Sanity checking word counts, longest and shortest titles

### Cleaning using spacy

https://towardsdatascience.com/end-to-end-topic-modeling-in-python-latent-dirichlet-allocation-lda-35ce4ed6b3e0

In [None]:
# !python -m spacy download de_core_news_sm

In [None]:
col = "poll_title"
nlp_col = f"{col}_nlp_processed"

In [None]:
st = SpacyTransformer()
df_polls = df_polls.with_columns(
    **{
        nlp_col: pl.col(col).map_elements(
            partial(clean_text, nlp=st.nlp), return_dtype=pl.List(pl.String)
        )
    }
)

In [None]:
df_polls.head(3)

### Inspecting word frequencies

In [None]:
compare_word_frequencies(df_polls, col, nlp_col)

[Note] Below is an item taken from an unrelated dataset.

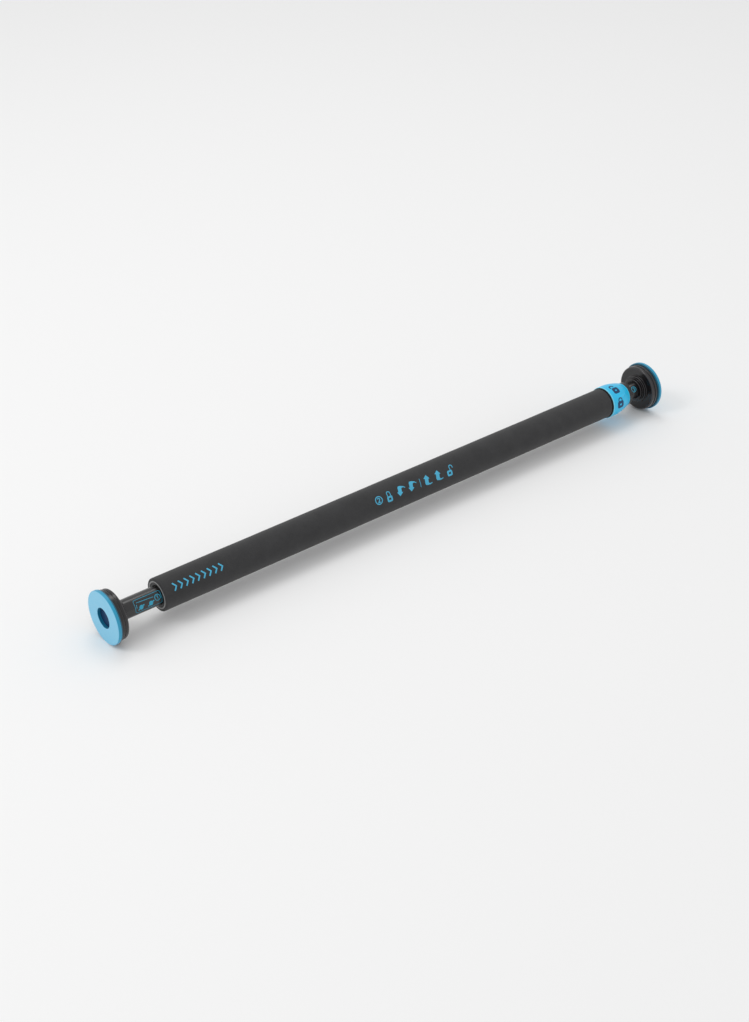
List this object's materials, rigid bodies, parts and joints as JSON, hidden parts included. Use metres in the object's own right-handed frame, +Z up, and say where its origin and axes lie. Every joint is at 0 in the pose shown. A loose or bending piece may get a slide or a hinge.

The word count distribution shifted to lower values, as could be expected, but no documents were left without any words.

### Transforming using LDA

Let's first find a suitable `num_topics` value

In [None]:
num_topics_grid = [5, 6, 7, 8, 9, 10, 11, 12, 13, 14, 15]

_stats = []
for num_topics in num_topics_grid:
    st.fit_lda(df_polls[nlp_col].to_list(), num_topics=num_topics)
    # compute metrics - https://radimrehurek.com/gensim/models/coherencemodel.html
    cm = CoherenceModel(model=st.lda_model, corpus=st.corpus, coherence="u_mass")
    coherence = cm.get_coherence()

    log_perplexity = st.lda_model.log_perplexity(st.corpus)
    _stats.append(
        {
            "num topics": num_topics,
            "coherence": coherence,
            "log perplexity": log_perplexity,
        }
    )

stats = pl.from_dicts(_stats)
stats = stats.unpivot(index="num topics", variable_name="metric", value_name="value")

In [None]:
stats.head()

Visualize (coherence spike and perplexity drop indicates an interesting number of topics)

In [None]:
(
    ggplot(stats, aes("num topics", "value", color="metric"))
    + geom_line()
    + scale_x_continuous(breaks=num_topics_grid)
)

Fit again with the chosen `num_topics` value

In [None]:
num_topics = 8
st.fit_lda(df_polls[nlp_col].to_list(), num_topics=num_topics)

In [None]:
df_polls = st.transform(df_polls, col=nlp_col)
df_polls.head()

In [None]:
tmp = df_polls.select(["poll_date", "poll_id"] + st.nlp_cols).unpivot(
    index=["poll_date", "poll_id"], value_name="weight", variable_name="topic"
)

tmp = (
    tmp.group_by(["poll_date", "topic"])
    .agg(**{"n polls": pl.col("poll_id").n_unique(), "weight": pl.col("weight").sum()})
    .with_columns(**{"normalized weight": pl.col("weight") / pl.col("n polls")})
)
tmp.head()

In [None]:
(
    ggplot(tmp, aes(x="poll_date", y="normalized weight", color="topic", fill="topic"))
    + geom_point()
)

In [None]:
tmp = df_polls.select(["poll_date", "poll_id"] + st.nlp_cols).unpivot(
    index=["poll_date", "poll_id"], value_name="weight", variable_name="topic"
)

tmp = (
    tmp.group_by([pl.col("poll_date").dt.year(), "topic"])
    .agg(**{"n polls": pl.col("poll_id").n_unique(), "weight": pl.col("weight").sum()})
    .with_columns(**{"normalized weight": pl.col("weight") / pl.col("n polls")})
)
tmp.head()

In [None]:
(
    ggplot(tmp, aes(x="poll_date", y="normalized weight", color="topic", fill="topic"))
    + geom_area()
)

In [None]:
print("Discovered topics:")
pprint.pprint(st.lda_topics)